First, normal conversations have rules. One of the rules is that what you say should be relevant, isn’t a non-sequitur. So Dawn’s brain, hearing “That went completely over my head,” has a “huh?” moment. “Why is Brian babbling about things flying over his head?” Because I’m a norm-following conversational partner – that’s what first attracted Dawn to me – her brain knows that I mean to convey to her something that’s true and relevant by using something untrue and irrelevant. Essentially, I’ve set her a puzzle to solve. She solves the problem by thinking about properties of the fictional situation, and wondering how similar properties might apply to the actual situation.

So, “over my head” means “not in my head,” which implies “not in my brain,” which means the message wasn’t received, which means understanding wasn’t achieved.

Searle devotes only one paragraph of a 28 page essay to explaining why I would want to make Dawn go through all this.

“The expressive power that we feel is part of good metaphors is largely a matter of two features. The hearer has to figure out what the speaker means – he has to contribute more to the communication than just passive uptake – and he has to do that by going through another and related semantic content from the one which is communicated.
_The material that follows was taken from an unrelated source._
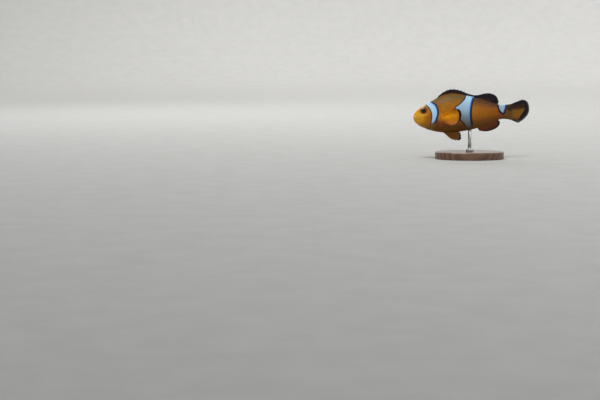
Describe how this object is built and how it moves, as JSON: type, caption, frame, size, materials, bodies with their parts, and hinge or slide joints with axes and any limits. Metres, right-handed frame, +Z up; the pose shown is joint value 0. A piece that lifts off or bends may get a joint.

And that, I take it, is what Dr. Johnson meant when he said metaphor gives us two ideas for one.”

Boom, end of essay

In other words, I’m giving Dawn work to (1) make her pay attention and (2) to remind her that objects can move through the air roughly horizontally, and sometimes pass above a fixed point of reference, such as a head.

The first seems rude, and the second pointless, so I don’t buy it. I favor Conceptual Metaphor.